The dancers enter in a procession, dressed in white, with hands clasped close to the body like monks in prayer. Sometime during Lisa Viola’s dance built on exaggerated gestures of sorrow, they form a ring around her. This circle motif, with ingenious variations, encloses other individual outbursts later on. Each recurrence extends the ways in which order can counterpoint the chaos of emotions.
Julie Tice and Michelle Fleet seem like friends who disagree, but once surrounded by four men, they see they’re both caught in a trap. They push against the men’s locked arms to escape, but they’re thrown into the center again. The men pin them down, one by one, and drag them away with their outstretched legs twisted grotesquely.

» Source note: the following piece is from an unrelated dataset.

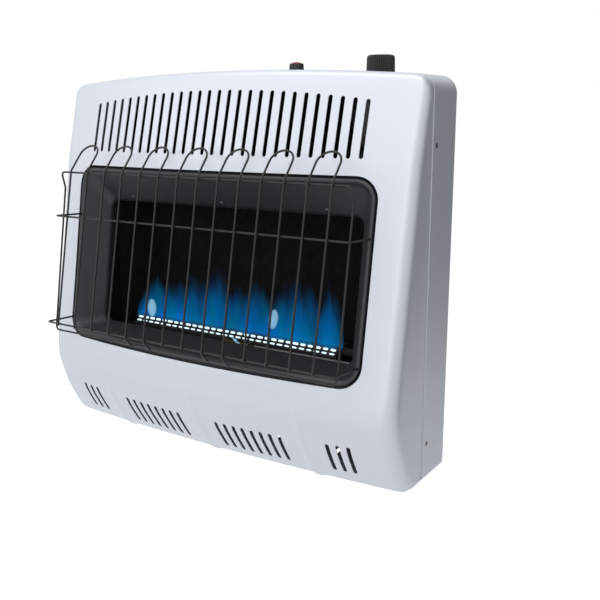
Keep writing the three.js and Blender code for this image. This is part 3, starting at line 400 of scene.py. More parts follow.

Michael Trusnovec walks stiffly, leaning on an invisible cane, his body slowly collapsing from the center. He sinks to the ground, curls up on his side. He seems to dream of running. Startled awake, he gets up and makes his way off, still crippled.
Pairs of friends and lovers stroll through the space at one point, at ease with each other. But when Richard Chen See and James Samson are left alone, they seem to grow self-conscious. They dance a duet that veers between desire and repulsion. Later, Viola and Trusnovec find themselves at cross-purposes, in a duet of missed timings and connections.
The piece ends with another procession. This time all the dancers wear blood-red robes, and they ceremoniously lie down, resting against one another in a long diagonal line, acknowledging death at last.
Taylor’s program opened and closed with the vintage classical pieces Aureole (1962) and Esplanade (1975). These dances aren’t classical as in classical ballet. In the deeper sense of the word, they’re formal constructions that explore the delightful and expressive ways a given dance language can be deployed.